Since then it's been a book you read in reverse So you understand less as the pages turn Or a movie so crass And awkardly cast That even I could be the star.

 

summing it up: tessa

I have been meaning to devote a post to the whirling dervish that is my second daughter for some time, but it's been really hard to find the right words.

[As if to illustrate this point, I keep coming back to this post and trying to edit it and then just going back to my original version. It really is hard to capture her.]

I think I was spoiled in some ways by what Lucy was like as a toddler. She was my first kid - I didn't know that most kids aren't completely content to look at their books for an hour at a time, or line up their dolls, or whatever. So in some ways, Tessa the toddler is twice the shock.

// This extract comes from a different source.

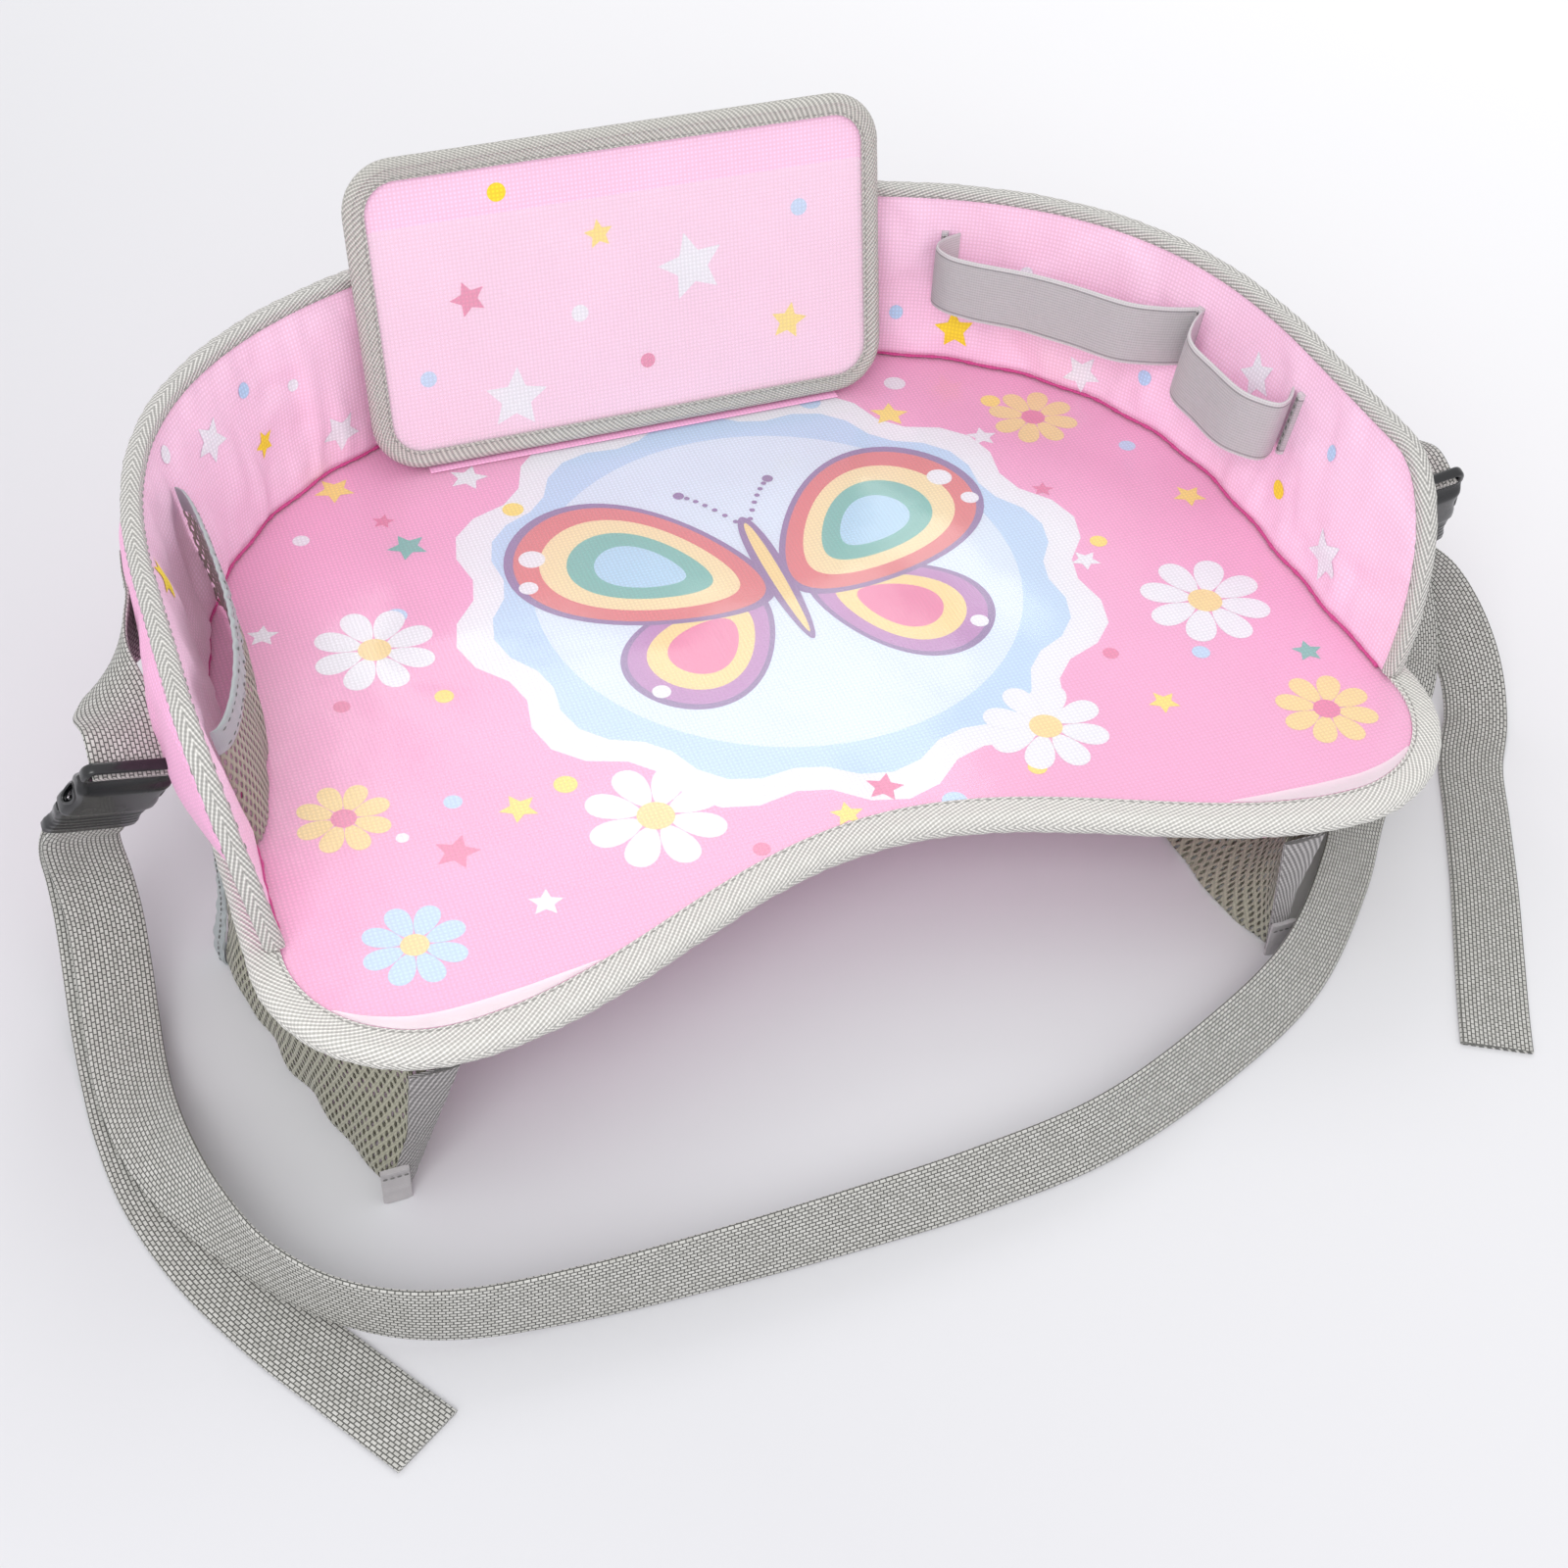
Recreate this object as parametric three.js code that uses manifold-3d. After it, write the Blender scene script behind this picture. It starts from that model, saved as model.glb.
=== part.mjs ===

She is always misbehaving, and yet somehow I can never really get mad.
A few days ago at the park, Tessa was eyeing a bouncy toy that a three year old was also moving towards. The three year old gave Tessie the hand, in classic Heisman pose. Tessie slapped that big kid's hand out of her way, and then bitch-slapped the kids hand back and forth a few times more, for good measure. I didn't know whether to give her a time out or high five her. She just hopped on the bouncy toy and never looked back.

I think that pretty much sums her up. Always moving, never deterred. And if she is deterred, you will hear about it. Loudly. And for quite a while. Or maybe, you will get smacked. Even when she's happy, her favorite way of showing me affection is to grab my neck and dig her nails in -- laughing delightedly as I scream in pain. It seems wrong to give her time outs when she bites and pinches, because when she attacks she always does it with so much joy.
So many words here, and I'm still not doing you justice. You are unlike anyone I've ever met before, kid or grown up. I think my job as a parent will be to figure out a way to tap into your passion and clear brilliance (whatever, it's true) and reign in your baser impulses. You could be a recipient of a Genius grant or multiple restraining orders, it's really a toss-up as to which way it will go.

But whatever else is true about you, please know this: no matter that my neck is covered in your claw marks, or that I woke up this morning with you tackling my head and then bouncing on my face -- you never, ever did anything to deserve what I did to your bangs a few weeks ago.
I'll make you a deal: I promise to never ever cut your hair again if you promise to stop gouging my neck.

 

for this post

 
Blogger Stephanie Says:

Beautiful post. Beautiful girl. I'm not sure who's more lovable, Tessa or her mother.

Neck gouging sounds like a world of fun compared to my daughter's obsessive stroking of my hair and tyrannical demands about how I wear aforementioned hair.